Her Modern Cookery for Private Families was published in 1845 by Longman, the house that earlier published her poetry. The book quickly has become a bestseller. It featured mainly English recipes with some described by the author as French and some more newer, more exotic ones like ‘chatneys’ (chutneys).
Each recipe included precise instructions, a list of ingredients and cooking time. This approach was considered innovative as the previous books offered more general directions.
She also stressed the importance of cooking skills in making use of every ingredient – a Victorian version of zero food waste.
It may be safely averred that good cookery is the best and truest economy, turning to full account every wholesome article of food, and converting into palatable meals what the ignorant either render uneatable or throw away in disdain.
Her recipes were alleged to have been copied by another popular cookbook writer of the time – Isabella Mary Beeton known as Mrs Beeton, the author of Mrs Beeton’s Book of Household Management.
Maria Ochorowicz-Monatowa – vegetarian recipes and the importance of hygiene
Maria Ochorowicz-Monatowa (née Leszczyńska) was born in 1866 in Poland. She lived in Paris and Vienna, where she learned the techniques of French and Austrian culinary art.

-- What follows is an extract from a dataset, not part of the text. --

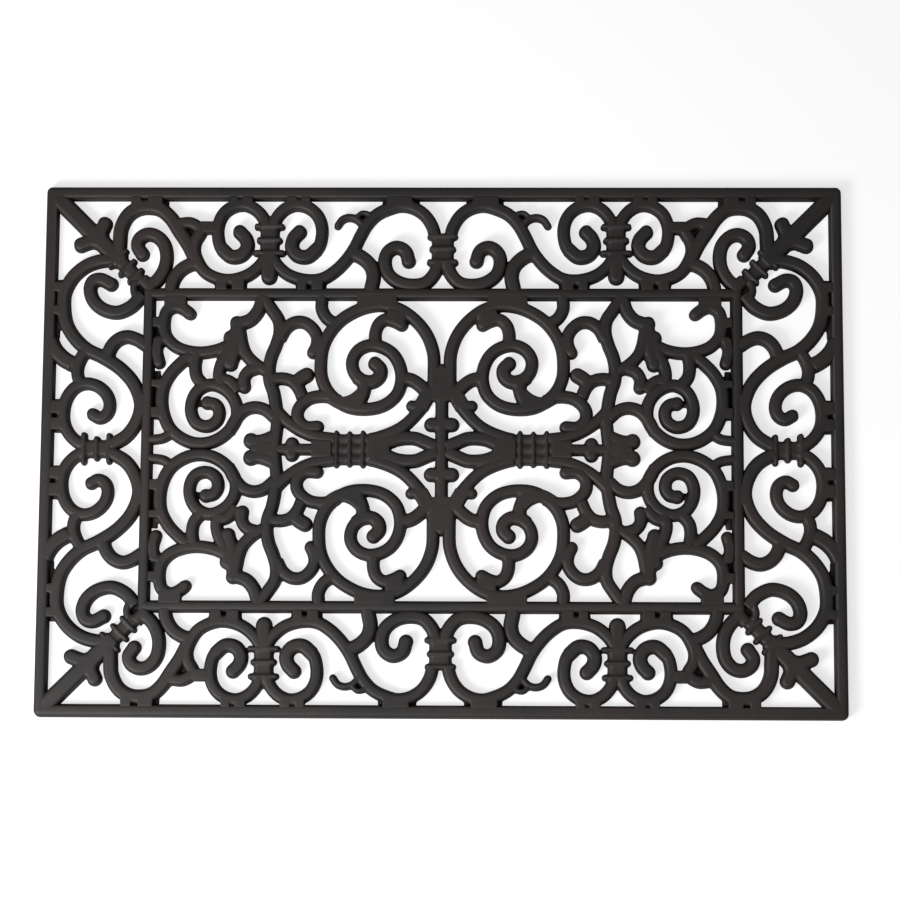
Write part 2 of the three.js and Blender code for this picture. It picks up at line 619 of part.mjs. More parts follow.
// A closed solid between two outlines with as many corners each, listed anticlockwise.
function loft(foot, crest, bottom, top) {
  const sides = foot.length;
  const rings = [...foot.map((p) => [p.x, p.y, bottom]), ...crest.map((p) => [p.x, p.y, top])];
  const caps = THREE.ShapeUtils.triangulateShape(foot, []);
  const indices = caps.flatMap(([a, b, c]) => [a, c, b, a + sides, b + sides, c + sides]);
  for (let k = 0; k < sides; k += 1) {
    const next = (k + 1) % sides;
    indices.push(k, next, next + sides, k, next + sides, k + sides);
  }
  const geometry = new THREE.BufferGeometry();
  geometry.setAttribute('position', new THREE.Float32BufferAttribute(rings.flat(), 3));
  geometry.setIndex(indices);
  return geometry;
}

const outerRing = { x: matLength / 2, y: matWidth / 2, width: outerRailWidth, rounding: cornerRadius };
const innerRing = {
  x: matLength / 2 - outerRailWidth - sideBorderWidth,
  y: matWidth / 2 - outerRailWidth - longBorderWidth,
  width: innerRailWidth,
  rounding: 0,
};

// One rail of a ring; quarterTurns is 0 at the back, 1 at the left, 2 in front, 3 at the right.
function rail(ring, quarterTurns, grow) {
  const alongX = quarterTurns % 2 === 0;
  const run = alongX ? ring.x : ring.y;
  const reach = alongX ? ring.y : ring.x;
  const geometry = railGeometry({ run, reach, width: ring.width, rounding: ring.rounding }, grow);
  geometry.rotateZ(quarterTurns * Math.PI / 2);
  return [solidOf(geometry)];
}

// Thin walls of clearance on the middle lines, which part each member from its mirror image.
function middleClearance() {
  const tall = 2 * railHeight;
  return union([
    solidOf(new THREE.BoxGeometry(matLength, seam, tall)),
    solidOf(new THREE.BoxGeometry(seam, matWidth, tall)),
  ]);
}

const inSides = (keep) => SIDES.filter(keep);
const spanning = (sides, draw) => (grow) => sides.flatMap((side) => draw(side, grow));

const railMembers = ['back', 'left', 'front', 'right'].flatMap((place, turns) => [
  { name: `outer_rail_${place}`, draw: (grow) => rail(outerRing, turns, grow) },
  { name: `inner_rail_${place}`, draw: (grow) => rail(innerRing, turns, grow) },
]);
const middleMembers = [
  { name: 'field_spine', draw: spanning(SIDES, spine) },
  { name: 'side_bundle_left', draw: spanning(inSides((s) => s.x < 0), sideBundle) },
  { name: 'side_bundle_right', draw: spanning(inSides((s) => s.x > 0), sideBundle) },
  { name: 'center_volutes_back', draw: spanning(inSides((s) => s.y > 0), longCentre) },
  { name: 'center_volutes_front', draw: spanning(inSides((s) => s.y < 0), longCentre) },
  { name: 'side_volutes_left', draw: spanning(inSides((s) => s.x < 0), sideCentre) },
  { name: 'side_volutes_right', draw: spanning(inSides((s) => s.x > 0), sideCentre) },
];

// Members that every quarter has, in the order in which later ones give way to earlier ones.
const quarterDrawings = {
  corner_spear: cornerSpear,
  corner_volutes: cornerVolutes,
  palmette,
  great_scroll: greatScroll,
  side_arm: cornerArmSide,
  long_arm: cornerArmLong,
  border_arm: borderArm,
  border_wave: borderWave,
  field_leg: leg,
  small_spiral: smallSpiral,
  leaf_trunk: leafTrunk,
};
const quarterMembers = Object.entries(quarterDrawings).flatMap(([name, draw]) => SIDES.map((side) => ({
  name: `${name}_${side.name}`, draw: (grow) => draw(side, grow), quarter: true,
})));

// The largest connected body of a solid, without the slivers that a cut can leave, its flat faces
// merged where joining left them divided.
function mainBody(solid) {
  const bodies = solid.decompose();
  const largest = bodies.reduce((best, next) => (next.volume() > best.volume() ? next : best));
  return largest.asOriginal().simplify(flatTolerance);
}

function overlaps(a, b) {
  const [boxA, boxB] = [a.boundingBox(), b.boundingBox()];
  return [0, 1].every((axis) => boxA.min[axis] < boxB.max[axis] && boxB.min[axis] < boxA.max[axis]);
}

function meshOf(solid, name) {
  const { vertProperties, triVerts } = solid.getMesh();
  const geometry = new THREE.BufferGeometry();
  geometry.setAttribute('position', new THREE.BufferAttribute(new Float32Array(vertProperties), 3));
  geometry.setIndex(new THREE.BufferAttribute(new Uint32Array(triVerts), 1));
  geometry.computeBoundingBox();
  const centre = geometry.boundingBox.getCenter(new THREE.Vector3());
  geometry.translate(-centre.x, -centre.y, -centre.z);
  geometry.computeVertexNormals();
  const mesh = new THREE.Mesh(geometry, new THREE.MeshStandardMaterial(rubber));
  mesh.name = name;
  mesh.position.copy(centre);
  return mesh;
}

function build() {
  const group = new THREE.Group();
  const middle = middleClearance();
  const cutters = [];
  [...railMembers, ...middleMembers, ...quarterMembers].forEach((member) => {
    let solid = union(member.draw(0));
    cutters.filter((cutter) => overlaps(cutter, solid)).forEach((cutter) => {
      solid = solid.subtract(cutter);
    });
    if (member.quarter) {
      solid = solid.subtract(middle);
    }
    cutters.push(union(member.draw(seam)));
    group.add(meshOf(mainBody(solid), member.name));
  });
  return group;
}

const group = build();
export default group;
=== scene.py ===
"""Openwork rubber door mat, moulded to look like a wrought-iron grille: its surfaces and studio.

Every member of the moulding is modelled as crowned bars, beads and ribs that are melted
into one soft-edged skin, as rubber leaves its mould. Low webs of the same rubber fill narrow gaps
that are open on the mat, as painted shade standing in for the floor's shadow there. Lengths are
in millimetres until a mesh is made, and the pattern is drawn for the back left quarter and
mirrored.
"""

import logging
import math
from collections.abc import Iterable
from dataclasses import dataclass, field, replace
from enum import Enum
from typing import ClassVar

import bpy
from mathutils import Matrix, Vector

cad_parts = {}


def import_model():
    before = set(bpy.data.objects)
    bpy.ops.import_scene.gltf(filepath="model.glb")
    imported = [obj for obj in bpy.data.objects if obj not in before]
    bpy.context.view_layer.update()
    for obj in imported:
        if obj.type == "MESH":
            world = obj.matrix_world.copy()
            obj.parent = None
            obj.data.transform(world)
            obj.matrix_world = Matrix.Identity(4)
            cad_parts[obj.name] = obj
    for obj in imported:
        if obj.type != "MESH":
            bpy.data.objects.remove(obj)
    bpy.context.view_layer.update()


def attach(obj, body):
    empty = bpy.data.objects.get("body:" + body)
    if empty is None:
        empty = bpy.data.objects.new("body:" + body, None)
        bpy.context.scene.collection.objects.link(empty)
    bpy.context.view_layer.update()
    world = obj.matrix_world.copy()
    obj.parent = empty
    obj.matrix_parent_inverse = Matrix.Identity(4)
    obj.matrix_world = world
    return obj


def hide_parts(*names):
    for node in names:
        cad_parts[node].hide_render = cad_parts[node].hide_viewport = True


LOG = logging.getLogger("door_mat")
MM = 0.001
CUT_TOLERANCE = 1e-6
LEAST_UPWARD_NORMAL = 0.5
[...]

After returning home, she introduced some of this style to Polish cuisine. Her Uniwersalna Ksiazka Kucharska (‘The Universal Cookbook’) contained 2,200 recipes with illustration. They were both modest and sophisticated, taking into account the necessary conditions for proper daily hygiene. It also contained information about nutrition and explained how the digestive system works.
The book received awards at the Warsaw Hygiene Exhibition in 1910 and 1926.
Maria Ochorowicz-Monatowa encouraged the readers to use seasonal ingredients and grouped her recipes according to season. There was also a chapter with nutritious vegetarian recipes – written in relation to the economical situation at the time, but extremely relevant nowadays.
The book was an obligatory purchase for many Polish households. Today, it is still available in bookshops and appreciated my many contemporary Polish chefs.